(Data listing)

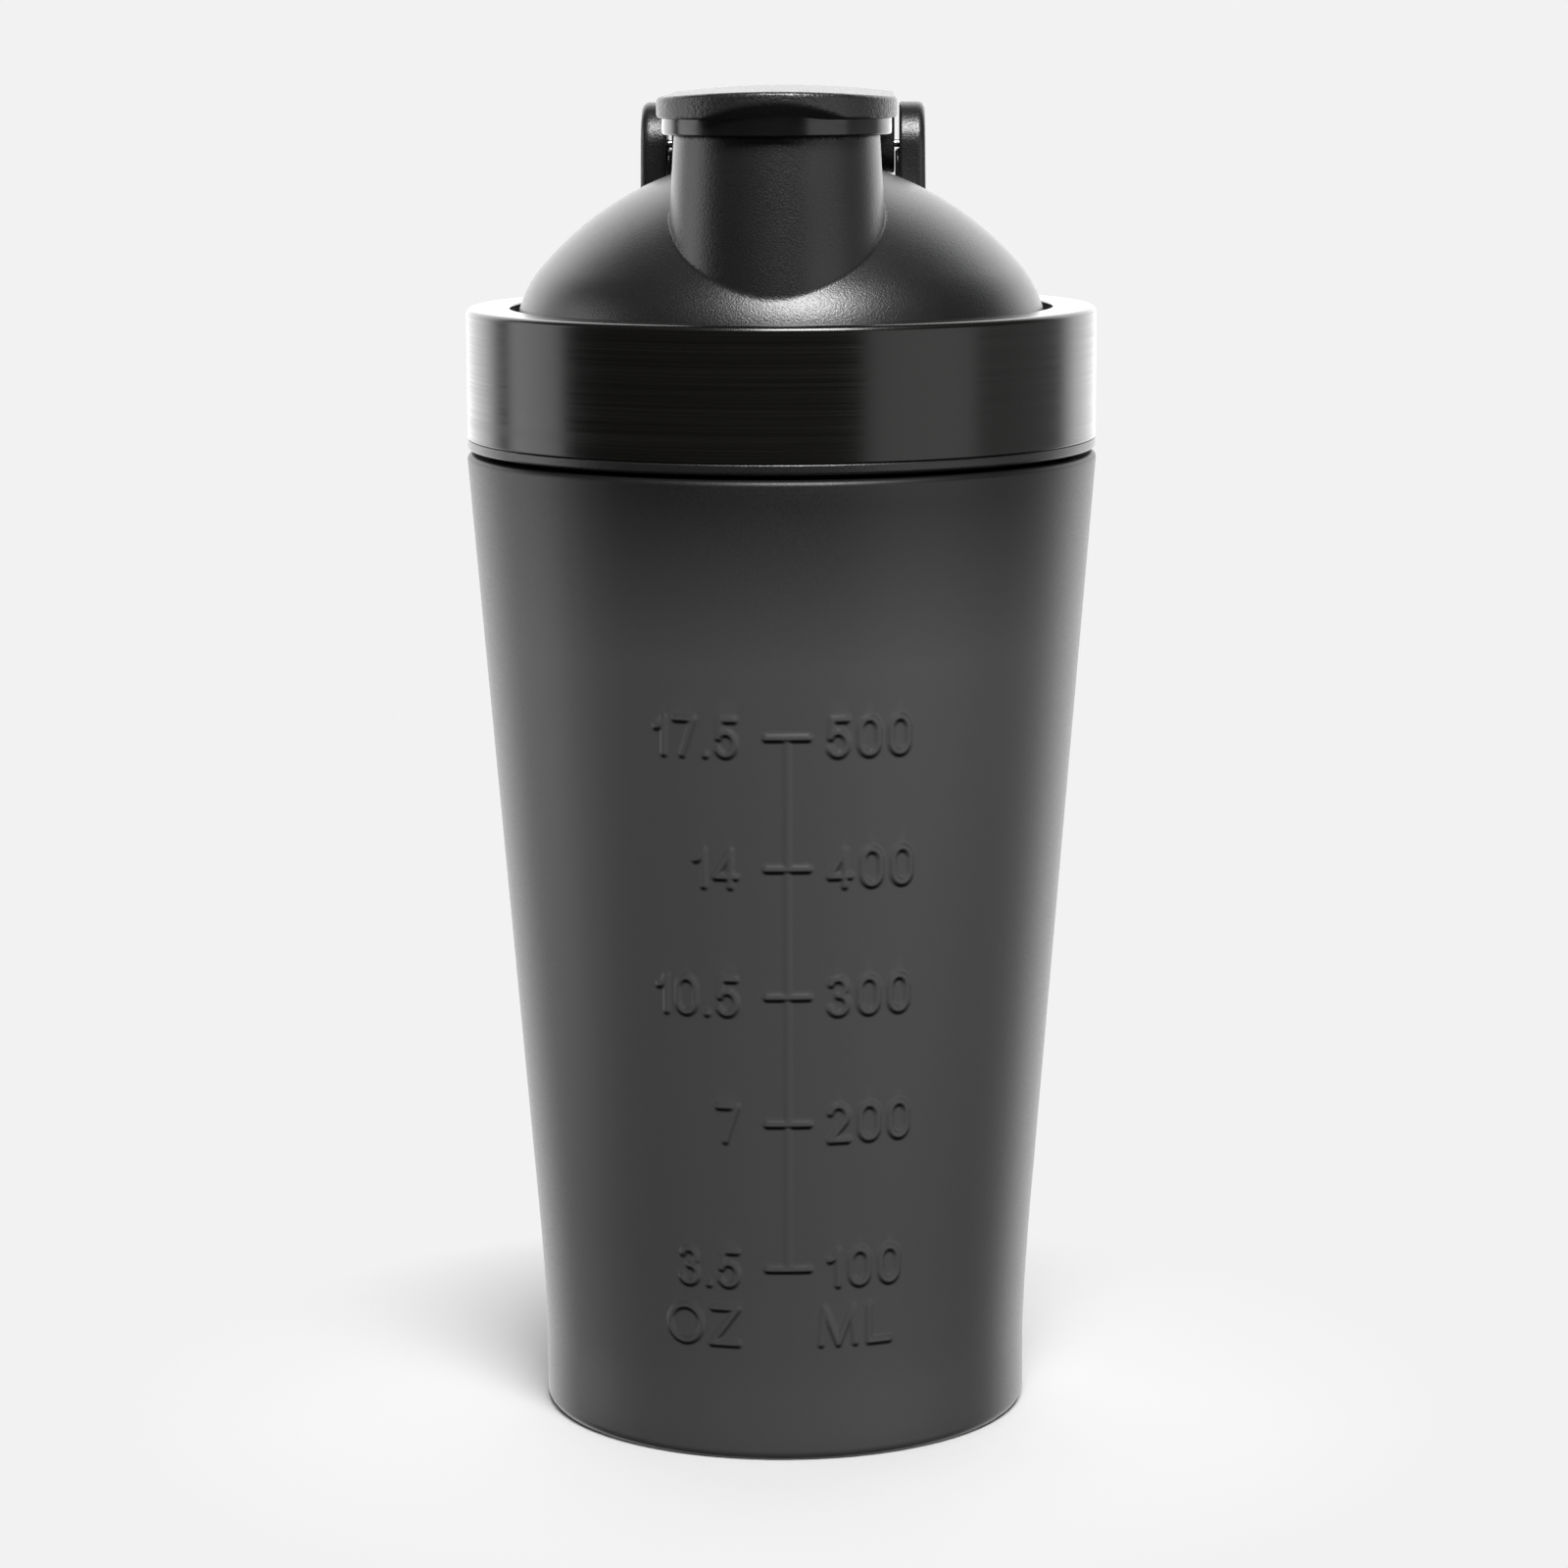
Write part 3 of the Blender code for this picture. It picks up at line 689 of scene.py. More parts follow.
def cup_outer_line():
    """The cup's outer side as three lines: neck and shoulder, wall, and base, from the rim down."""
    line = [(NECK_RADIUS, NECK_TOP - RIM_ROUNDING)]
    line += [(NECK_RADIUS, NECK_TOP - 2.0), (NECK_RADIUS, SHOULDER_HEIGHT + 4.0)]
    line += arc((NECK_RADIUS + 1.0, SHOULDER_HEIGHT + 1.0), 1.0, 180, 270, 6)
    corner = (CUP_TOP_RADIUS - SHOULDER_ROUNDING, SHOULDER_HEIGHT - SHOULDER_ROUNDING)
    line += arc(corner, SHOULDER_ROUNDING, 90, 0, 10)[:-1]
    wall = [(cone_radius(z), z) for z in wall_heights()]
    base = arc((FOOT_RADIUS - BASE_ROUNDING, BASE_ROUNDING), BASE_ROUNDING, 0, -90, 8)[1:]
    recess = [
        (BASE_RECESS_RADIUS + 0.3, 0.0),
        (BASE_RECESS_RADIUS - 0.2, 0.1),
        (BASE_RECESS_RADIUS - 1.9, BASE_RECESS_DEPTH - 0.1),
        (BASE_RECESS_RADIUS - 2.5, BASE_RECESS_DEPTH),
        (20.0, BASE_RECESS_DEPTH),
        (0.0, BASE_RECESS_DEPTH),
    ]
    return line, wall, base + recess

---

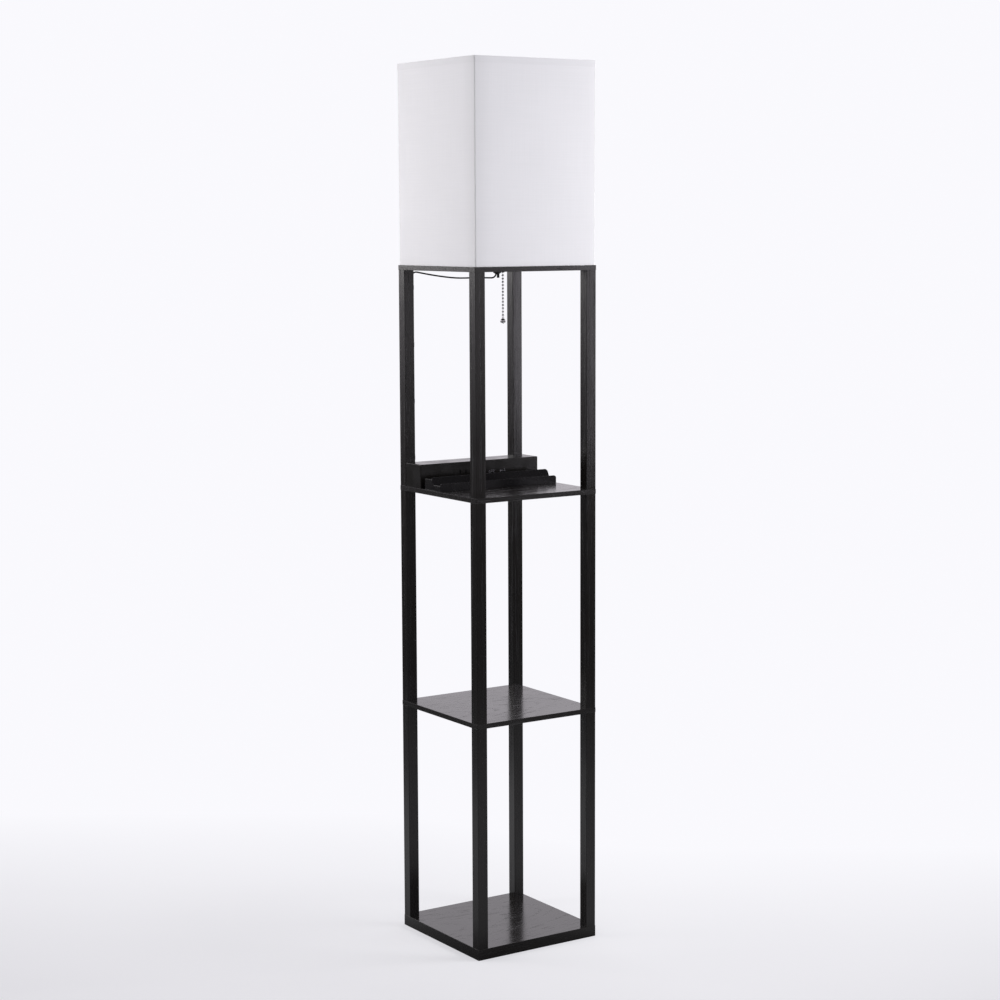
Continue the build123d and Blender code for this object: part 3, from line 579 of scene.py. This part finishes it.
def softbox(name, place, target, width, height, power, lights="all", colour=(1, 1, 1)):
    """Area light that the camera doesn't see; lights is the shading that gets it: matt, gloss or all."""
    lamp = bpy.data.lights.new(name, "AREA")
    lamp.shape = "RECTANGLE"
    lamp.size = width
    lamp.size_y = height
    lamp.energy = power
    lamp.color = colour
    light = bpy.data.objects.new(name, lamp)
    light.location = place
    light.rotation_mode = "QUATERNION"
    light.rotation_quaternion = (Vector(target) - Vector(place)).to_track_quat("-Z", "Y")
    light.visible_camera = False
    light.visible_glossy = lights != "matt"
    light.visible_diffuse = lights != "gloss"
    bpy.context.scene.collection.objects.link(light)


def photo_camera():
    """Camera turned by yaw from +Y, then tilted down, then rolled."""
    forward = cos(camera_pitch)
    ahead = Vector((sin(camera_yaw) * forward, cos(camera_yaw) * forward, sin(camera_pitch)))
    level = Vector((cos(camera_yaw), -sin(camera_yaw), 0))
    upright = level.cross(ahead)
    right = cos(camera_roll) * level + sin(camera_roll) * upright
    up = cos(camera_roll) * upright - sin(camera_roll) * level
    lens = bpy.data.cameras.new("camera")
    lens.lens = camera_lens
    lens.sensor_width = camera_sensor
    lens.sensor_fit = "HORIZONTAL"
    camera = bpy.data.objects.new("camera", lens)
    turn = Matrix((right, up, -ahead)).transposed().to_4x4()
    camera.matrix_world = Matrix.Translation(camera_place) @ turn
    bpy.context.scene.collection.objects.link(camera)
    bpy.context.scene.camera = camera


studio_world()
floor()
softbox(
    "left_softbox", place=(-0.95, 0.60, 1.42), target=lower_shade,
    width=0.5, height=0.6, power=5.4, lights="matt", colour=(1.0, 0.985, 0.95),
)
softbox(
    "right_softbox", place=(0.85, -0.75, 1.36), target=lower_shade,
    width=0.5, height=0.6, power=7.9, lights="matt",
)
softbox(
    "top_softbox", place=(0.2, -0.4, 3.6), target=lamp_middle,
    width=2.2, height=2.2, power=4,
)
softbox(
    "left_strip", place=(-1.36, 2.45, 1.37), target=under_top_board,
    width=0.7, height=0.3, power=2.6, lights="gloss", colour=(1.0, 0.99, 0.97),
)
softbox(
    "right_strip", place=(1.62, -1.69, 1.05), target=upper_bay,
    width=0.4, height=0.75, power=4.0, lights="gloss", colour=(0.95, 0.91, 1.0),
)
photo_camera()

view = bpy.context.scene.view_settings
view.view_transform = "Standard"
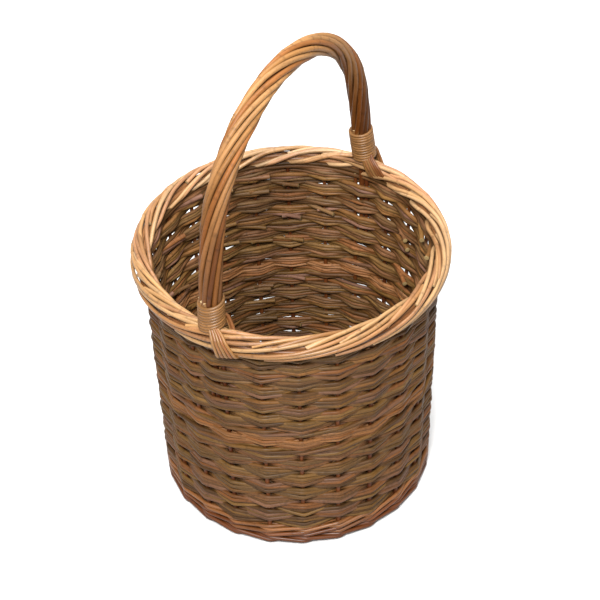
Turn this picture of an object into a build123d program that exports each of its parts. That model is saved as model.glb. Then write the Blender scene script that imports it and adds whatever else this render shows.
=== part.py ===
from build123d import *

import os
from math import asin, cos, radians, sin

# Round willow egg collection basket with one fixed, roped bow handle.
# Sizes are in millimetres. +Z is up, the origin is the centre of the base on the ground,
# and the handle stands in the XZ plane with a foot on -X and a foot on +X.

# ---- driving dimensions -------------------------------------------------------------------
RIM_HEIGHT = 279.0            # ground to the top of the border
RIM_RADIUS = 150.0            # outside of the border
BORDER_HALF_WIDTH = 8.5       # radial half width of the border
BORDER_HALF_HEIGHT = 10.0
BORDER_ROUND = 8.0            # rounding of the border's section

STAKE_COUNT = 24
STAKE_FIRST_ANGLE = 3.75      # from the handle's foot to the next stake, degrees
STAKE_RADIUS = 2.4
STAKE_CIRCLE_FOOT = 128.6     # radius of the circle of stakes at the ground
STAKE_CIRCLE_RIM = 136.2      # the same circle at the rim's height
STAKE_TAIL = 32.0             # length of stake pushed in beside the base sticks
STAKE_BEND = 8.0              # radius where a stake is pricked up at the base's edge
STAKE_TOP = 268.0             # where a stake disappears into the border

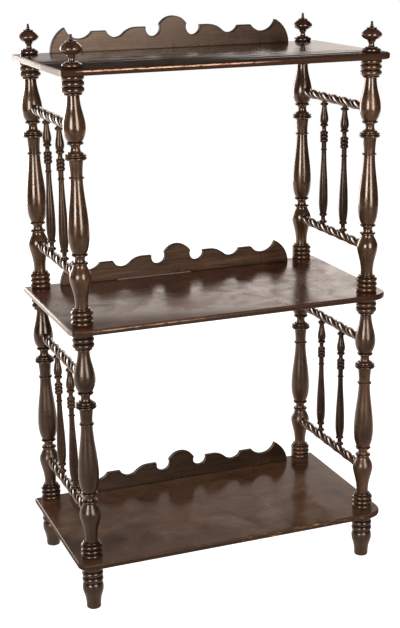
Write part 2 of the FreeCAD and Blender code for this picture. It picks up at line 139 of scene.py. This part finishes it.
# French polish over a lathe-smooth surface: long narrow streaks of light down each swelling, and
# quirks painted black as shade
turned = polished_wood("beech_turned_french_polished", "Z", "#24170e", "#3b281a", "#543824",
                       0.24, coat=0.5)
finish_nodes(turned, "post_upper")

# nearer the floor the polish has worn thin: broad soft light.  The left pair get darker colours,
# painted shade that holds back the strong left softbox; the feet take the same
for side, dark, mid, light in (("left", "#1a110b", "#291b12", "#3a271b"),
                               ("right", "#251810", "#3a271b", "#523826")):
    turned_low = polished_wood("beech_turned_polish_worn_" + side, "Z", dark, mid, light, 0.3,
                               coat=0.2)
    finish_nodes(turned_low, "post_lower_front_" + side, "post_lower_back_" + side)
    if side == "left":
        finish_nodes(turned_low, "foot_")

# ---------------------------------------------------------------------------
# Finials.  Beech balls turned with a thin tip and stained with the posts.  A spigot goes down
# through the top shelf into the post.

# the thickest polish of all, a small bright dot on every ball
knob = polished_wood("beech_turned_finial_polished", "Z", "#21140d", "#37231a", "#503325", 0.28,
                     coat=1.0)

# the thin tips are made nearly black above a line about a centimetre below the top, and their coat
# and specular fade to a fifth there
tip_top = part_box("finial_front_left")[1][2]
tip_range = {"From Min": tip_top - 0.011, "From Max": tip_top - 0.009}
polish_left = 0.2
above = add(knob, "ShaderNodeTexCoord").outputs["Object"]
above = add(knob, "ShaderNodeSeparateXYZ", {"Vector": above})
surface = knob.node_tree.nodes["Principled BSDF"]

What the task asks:
Using the entries above, extract exactly the span from the line with "Turn this picture" to the line with "STAKE_TOP = 268.0", both lines included; leave out everything else.

Final result:
Turn this picture of an object into a build123d program that exports each of its parts. That model is saved as model.glb. Then write the Blender scene script that imports it and adds whatever else this render shows.
=== part.py ===
from build123d import *

import os
from math import asin, cos, radians, sin

# Round willow egg collection basket with one fixed, roped bow handle.
# Sizes are in millimetres. +Z is up, the origin is the centre of the base on the ground,
# and the handle stands in the XZ plane with a foot on -X and a foot on +X.

# ---- driving dimensions -------------------------------------------------------------------
RIM_HEIGHT = 279.0            # ground to the top of the border
RIM_RADIUS = 150.0            # outside of the border
BORDER_HALF_WIDTH = 8.5       # radial half width of the border
BORDER_HALF_HEIGHT = 10.0
BORDER_ROUND = 8.0            # rounding of the border's section

STAKE_COUNT = 24
STAKE_FIRST_ANGLE = 3.75      # from the handle's foot to the next stake, degrees
STAKE_RADIUS = 2.4
STAKE_CIRCLE_FOOT = 128.6     # radius of the circle of stakes at the ground
STAKE_CIRCLE_RIM = 136.2      # the same circle at the rim's height
STAKE_TAIL = 32.0             # length of stake pushed in beside the base sticks
STAKE_BEND = 8.0              # radius where a stake is pricked up at the base's edge
STAKE_TOP = 268.0             # where a stake disappears into the border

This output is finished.